- **Aim of the task**: Quote the whole listing word for word, please.

(Stored items from a collection)
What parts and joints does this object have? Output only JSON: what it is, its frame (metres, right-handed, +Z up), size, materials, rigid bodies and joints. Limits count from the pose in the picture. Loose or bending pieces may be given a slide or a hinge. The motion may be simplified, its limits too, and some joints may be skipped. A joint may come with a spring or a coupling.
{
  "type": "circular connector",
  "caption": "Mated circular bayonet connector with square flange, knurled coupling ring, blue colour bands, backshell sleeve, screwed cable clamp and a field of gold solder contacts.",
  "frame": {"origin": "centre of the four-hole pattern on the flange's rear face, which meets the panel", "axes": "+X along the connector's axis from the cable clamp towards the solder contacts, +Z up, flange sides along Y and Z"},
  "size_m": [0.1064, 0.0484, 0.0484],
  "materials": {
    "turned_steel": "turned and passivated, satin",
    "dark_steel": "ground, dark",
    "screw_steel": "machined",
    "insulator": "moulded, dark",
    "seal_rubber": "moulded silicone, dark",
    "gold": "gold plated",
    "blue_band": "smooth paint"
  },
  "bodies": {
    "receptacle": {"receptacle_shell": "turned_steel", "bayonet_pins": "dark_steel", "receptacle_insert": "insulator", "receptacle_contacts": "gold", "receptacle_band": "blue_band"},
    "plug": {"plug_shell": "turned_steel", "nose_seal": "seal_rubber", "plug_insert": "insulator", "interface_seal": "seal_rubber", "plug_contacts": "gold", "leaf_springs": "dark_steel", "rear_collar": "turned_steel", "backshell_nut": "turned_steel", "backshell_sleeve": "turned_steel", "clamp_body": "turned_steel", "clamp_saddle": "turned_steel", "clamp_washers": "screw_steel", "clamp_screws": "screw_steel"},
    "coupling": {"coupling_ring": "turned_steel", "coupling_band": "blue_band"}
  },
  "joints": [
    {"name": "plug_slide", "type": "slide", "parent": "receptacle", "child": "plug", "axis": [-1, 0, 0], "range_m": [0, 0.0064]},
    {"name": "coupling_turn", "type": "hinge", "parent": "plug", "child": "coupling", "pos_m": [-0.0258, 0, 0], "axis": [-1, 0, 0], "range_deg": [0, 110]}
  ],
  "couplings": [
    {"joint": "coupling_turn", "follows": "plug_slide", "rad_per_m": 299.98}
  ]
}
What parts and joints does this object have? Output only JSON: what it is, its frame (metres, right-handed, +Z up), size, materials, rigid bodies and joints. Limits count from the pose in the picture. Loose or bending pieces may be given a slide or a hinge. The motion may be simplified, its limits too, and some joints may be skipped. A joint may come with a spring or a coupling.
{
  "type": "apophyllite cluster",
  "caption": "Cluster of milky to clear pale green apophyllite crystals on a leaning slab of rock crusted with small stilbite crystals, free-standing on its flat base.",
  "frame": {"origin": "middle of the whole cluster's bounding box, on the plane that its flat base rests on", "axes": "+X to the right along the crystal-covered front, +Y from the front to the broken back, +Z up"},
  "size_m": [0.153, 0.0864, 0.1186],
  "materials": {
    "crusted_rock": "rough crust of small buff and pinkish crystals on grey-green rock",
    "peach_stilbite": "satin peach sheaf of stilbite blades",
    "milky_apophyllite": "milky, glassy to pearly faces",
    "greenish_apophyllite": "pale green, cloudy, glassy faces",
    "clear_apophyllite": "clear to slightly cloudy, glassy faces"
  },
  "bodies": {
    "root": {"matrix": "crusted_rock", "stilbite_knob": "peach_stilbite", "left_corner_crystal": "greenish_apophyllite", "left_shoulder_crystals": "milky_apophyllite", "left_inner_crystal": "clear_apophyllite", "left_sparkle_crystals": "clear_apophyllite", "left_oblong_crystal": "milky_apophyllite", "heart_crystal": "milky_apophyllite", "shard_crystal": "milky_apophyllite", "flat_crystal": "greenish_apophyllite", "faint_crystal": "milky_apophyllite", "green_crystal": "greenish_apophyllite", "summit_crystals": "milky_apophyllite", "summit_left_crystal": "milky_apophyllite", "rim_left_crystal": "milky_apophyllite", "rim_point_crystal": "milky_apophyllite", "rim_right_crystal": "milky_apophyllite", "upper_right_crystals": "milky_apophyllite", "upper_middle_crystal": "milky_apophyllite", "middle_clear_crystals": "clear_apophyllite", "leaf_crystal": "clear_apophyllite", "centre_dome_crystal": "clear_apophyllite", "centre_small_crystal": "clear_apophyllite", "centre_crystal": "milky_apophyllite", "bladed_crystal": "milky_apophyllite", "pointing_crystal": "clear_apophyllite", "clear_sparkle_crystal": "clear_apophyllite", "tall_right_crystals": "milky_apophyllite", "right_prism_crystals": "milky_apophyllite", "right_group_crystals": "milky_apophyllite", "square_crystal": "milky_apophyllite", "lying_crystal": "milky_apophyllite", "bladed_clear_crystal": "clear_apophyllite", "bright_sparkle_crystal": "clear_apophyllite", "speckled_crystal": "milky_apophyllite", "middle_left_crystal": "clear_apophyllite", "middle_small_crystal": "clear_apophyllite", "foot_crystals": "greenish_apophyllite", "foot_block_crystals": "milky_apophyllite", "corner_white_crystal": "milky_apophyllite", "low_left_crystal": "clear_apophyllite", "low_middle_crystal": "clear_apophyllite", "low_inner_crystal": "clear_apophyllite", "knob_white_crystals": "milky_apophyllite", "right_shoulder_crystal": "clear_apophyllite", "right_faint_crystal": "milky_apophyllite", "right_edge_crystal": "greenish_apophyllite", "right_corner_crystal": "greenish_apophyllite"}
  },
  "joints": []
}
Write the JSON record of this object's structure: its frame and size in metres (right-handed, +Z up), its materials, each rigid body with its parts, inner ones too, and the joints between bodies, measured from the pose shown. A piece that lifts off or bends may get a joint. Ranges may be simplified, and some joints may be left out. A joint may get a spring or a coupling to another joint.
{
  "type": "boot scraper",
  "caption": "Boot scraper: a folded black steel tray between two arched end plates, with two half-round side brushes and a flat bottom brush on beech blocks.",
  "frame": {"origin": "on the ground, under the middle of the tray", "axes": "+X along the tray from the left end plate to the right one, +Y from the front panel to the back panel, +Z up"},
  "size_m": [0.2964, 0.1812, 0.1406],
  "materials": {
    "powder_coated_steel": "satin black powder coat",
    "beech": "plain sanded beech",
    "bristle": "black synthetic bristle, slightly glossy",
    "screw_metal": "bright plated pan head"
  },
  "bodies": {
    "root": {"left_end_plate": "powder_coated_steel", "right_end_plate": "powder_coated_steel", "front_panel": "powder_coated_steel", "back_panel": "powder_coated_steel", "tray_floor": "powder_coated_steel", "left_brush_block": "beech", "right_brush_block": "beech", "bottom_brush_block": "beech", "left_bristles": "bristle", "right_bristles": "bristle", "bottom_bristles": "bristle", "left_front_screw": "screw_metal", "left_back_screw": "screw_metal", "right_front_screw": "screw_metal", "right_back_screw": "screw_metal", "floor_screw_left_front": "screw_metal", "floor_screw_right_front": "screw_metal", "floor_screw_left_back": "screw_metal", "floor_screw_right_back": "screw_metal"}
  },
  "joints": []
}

- **Answer to this exercise**:
What parts and joints does this object have? Output only JSON: what it is, its frame (metres, right-handed, +Z up), size, materials, rigid bodies and joints. Limits count from the pose in the picture. Loose or bending pieces may be given a slide or a hinge. The motion may be simplified, its limits too, and some joints may be skipped. A joint may come with a spring or a coupling.
{
  "type": "circular connector",
  "caption": "Mated circular bayonet connector with square flange, knurled coupling ring, blue colour bands, backshell sleeve, screwed cable clamp and a field of gold solder contacts.",
  "frame": {"origin": "centre of the four-hole pattern on the flange's rear face, which meets the panel", "axes": "+X along the connector's axis from the cable clamp towards the solder contacts, +Z up, flange sides along Y and Z"},
  "size_m": [0.1064, 0.0484, 0.0484],
  "materials": {
    "turned_steel": "turned and passivated, satin",
    "dark_steel": "ground, dark",
    "screw_steel": "machined",
    "insulator": "moulded, dark",
    "seal_rubber": "moulded silicone, dark",
    "gold": "gold plated",
    "blue_band": "smooth paint"
  },
  "bodies": {
    "receptacle": {"receptacle_shell": "turned_steel", "bayonet_pins": "dark_steel", "receptacle_insert": "insulator", "receptacle_contacts": "gold", "receptacle_band": "blue_band"},
    "plug": {"plug_shell": "turned_steel", "nose_seal": "seal_rubber", "plug_insert": "insulator", "interface_seal": "seal_rubber", "plug_contacts": "gold", "leaf_springs": "dark_steel", "rear_collar": "turned_steel", "backshell_nut": "turned_steel", "backshell_sleeve": "turned_steel", "clamp_body": "turned_steel", "clamp_saddle": "turned_steel", "clamp_washers": "screw_steel", "clamp_screws": "screw_steel"},
    "coupling": {"coupling_ring": "turned_steel", "coupling_band": "blue_band"}
  },
  "joints": [
    {"name": "plug_slide", "type": "slide", "parent": "receptacle", "child": "plug", "axis": [-1, 0, 0], "range_m": [0, 0.0064]},
    {"name": "coupling_turn", "type": "hinge", "parent": "plug", "child": "coupling", "pos_m": [-0.0258, 0, 0], "axis": [-1, 0, 0], "range_deg": [0, 110]}
  ],
  "couplings": [
    {"joint": "coupling_turn", "follows": "plug_slide", "rad_per_m": 299.98}
  ]
}
What parts and joints does this object have? Output only JSON: what it is, its frame (metres, right-handed, +Z up), size, materials, rigid bodies and joints. Limits count from the pose in the picture. Loose or bending pieces may be given a slide or a hinge. The motion may be simplified, its limits too, and some joints may be skipped. A joint may come with a spring or a coupling.
{
  "type": "apophyllite cluster",
  "caption": "Cluster of milky to clear pale green apophyllite crystals on a leaning slab of rock crusted with small stilbite crystals, free-standing on its flat base.",
  "frame": {"origin": "middle of the whole cluster's bounding box, on the plane that its flat base rests on", "axes": "+X to the right along the crystal-covered front, +Y from the front to the broken back, +Z up"},
  "size_m": [0.153, 0.0864, 0.1186],
  "materials": {
    "crusted_rock": "rough crust of small buff and pinkish crystals on grey-green rock",
    "peach_stilbite": "satin peach sheaf of stilbite blades",
    "milky_apophyllite": "milky, glassy to pearly faces",
    "greenish_apophyllite": "pale green, cloudy, glassy faces",
    "clear_apophyllite": "clear to slightly cloudy, glassy faces"
  },
  "bodies": {
    "root": {"matrix": "crusted_rock", "stilbite_knob": "peach_stilbite", "left_corner_crystal": "greenish_apophyllite", "left_shoulder_crystals": "milky_apophyllite", "left_inner_crystal": "clear_apophyllite", "left_sparkle_crystals": "clear_apophyllite", "left_oblong_crystal": "milky_apophyllite", "heart_crystal": "milky_apophyllite", "shard_crystal": "milky_apophyllite", "flat_crystal": "greenish_apophyllite", "faint_crystal": "milky_apophyllite", "green_crystal": "greenish_apophyllite", "summit_crystals": "milky_apophyllite", "summit_left_crystal": "milky_apophyllite", "rim_left_crystal": "milky_apophyllite", "rim_point_crystal": "milky_apophyllite", "rim_right_crystal": "milky_apophyllite", "upper_right_crystals": "milky_apophyllite", "upper_middle_crystal": "milky_apophyllite", "middle_clear_crystals": "clear_apophyllite", "leaf_crystal": "clear_apophyllite", "centre_dome_crystal": "clear_apophyllite", "centre_small_crystal": "clear_apophyllite", "centre_crystal": "milky_apophyllite", "bladed_crystal": "milky_apophyllite", "pointing_crystal": "clear_apophyllite", "clear_sparkle_crystal": "clear_apophyllite", "tall_right_crystals": "milky_apophyllite", "right_prism_crystals": "milky_apophyllite", "right_group_crystals": "milky_apophyllite", "square_crystal": "milky_apophyllite", "lying_crystal": "milky_apophyllite", "bladed_clear_crystal": "clear_apophyllite", "bright_sparkle_crystal": "clear_apophyllite", "speckled_crystal": "milky_apophyllite", "middle_left_crystal": "clear_apophyllite", "middle_small_crystal": "clear_apophyllite", "foot_crystals": "greenish_apophyllite", "foot_block_crystals": "milky_apophyllite", "corner_white_crystal": "milky_apophyllite", "low_left_crystal": "clear_apophyllite", "low_middle_crystal": "clear_apophyllite", "low_inner_crystal": "clear_apophyllite", "knob_white_crystals": "milky_apophyllite", "right_shoulder_crystal": "clear_apophyllite", "right_faint_crystal": "milky_apophyllite", "right_edge_crystal": "greenish_apophyllite", "right_corner_crystal": "greenish_apophyllite"}
  },
  "joints": []
}
Write the JSON record of this object's structure: its frame and size in metres (right-handed, +Z up), its materials, each rigid body with its parts, inner ones too, and the joints between bodies, measured from the pose shown. A piece that lifts off or bends may get a joint. Ranges may be simplified, and some joints may be left out. A joint may get a spring or a coupling to another joint.
{
  "type": "boot scraper",
  "caption": "Boot scraper: a folded black steel tray between two arched end plates, with two half-round side brushes and a flat bottom brush on beech blocks.",
  "frame": {"origin": "on the ground, under the middle of the tray", "axes": "+X along the tray from the left end plate to the right one, +Y from the front panel to the back panel, +Z up"},
  "size_m": [0.2964, 0.1812, 0.1406],
  "materials": {
    "powder_coated_steel": "satin black powder coat",
    "beech": "plain sanded beech",
    "bristle": "black synthetic bristle, slightly glossy",
    "screw_metal": "bright plated pan head"
  },
  "bodies": {
    "root": {"left_end_plate": "powder_coated_steel", "right_end_plate": "powder_coated_steel", "front_panel": "powder_coated_steel", "back_panel": "powder_coated_steel", "tray_floor": "powder_coated_steel", "left_brush_block": "beech", "right_brush_block": "beech", "bottom_brush_block": "beech", "left_bristles": "bristle", "right_bristles": "bristle", "bottom_bristles": "bristle", "left_front_screw": "screw_metal", "left_back_screw": "screw_metal", "right_front_screw": "screw_metal", "right_back_screw": "screw_metal", "floor_screw_left_front": "screw_metal", "floor_screw_right_front": "screw_metal", "floor_screw_left_back": "screw_metal", "floor_screw_right_back": "screw_metal"}
  },
  "joints": []
}